There is an economic problem: online voting is expensive. In the case of SERVE, described by Ziccardi, it costs 40 million dollars. It took a collaboration with Accenture and the U.S. departments of the Interior and of Defence. Moreover, the service is “critical”: a violation of the secrecy of the ballot box, and therefore of individual privacy, would have “a devastating effect on public confidence”. If would be enough to change the IP or erase the traces of the vote from one’s own browser to invalidate an online consultation (Agosti thinks that this could be what produced the discrepancy between votes and voters in the case of  the “quirinarie” that determined the annulment and the repetition), there is a final evaluation: an analysis of costs and benefits of the operation of hacking. It is a critical element, because a system could be subject to tampering, but not tampered with because it would require excessive investment compared to the result. A question that does not arise in the case of Italian political elections.

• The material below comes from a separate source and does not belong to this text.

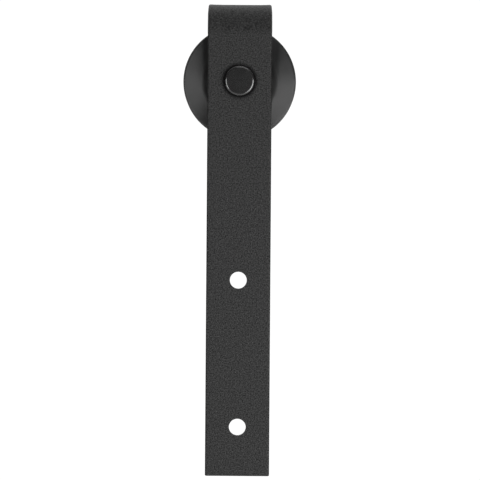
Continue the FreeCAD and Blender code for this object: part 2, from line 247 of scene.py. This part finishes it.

What can we do? Ensuring mechanisms of voting that are not permanent (as in Liquid Feedback), according to Agosti. Taking a cue from the stratagems of security used in the banking systems (for example, providing a flash drive with random numbers), or (always through an appropriate flash drive) an encrypted environment that replaces, temporarily, the usual operating system and that covers the vote only. The sensation is that some problems could be avoided, others can not. Thinking about their balance is a smart way to avoid the enthusiasm and catastrophism that do not lead to any real democratic progress.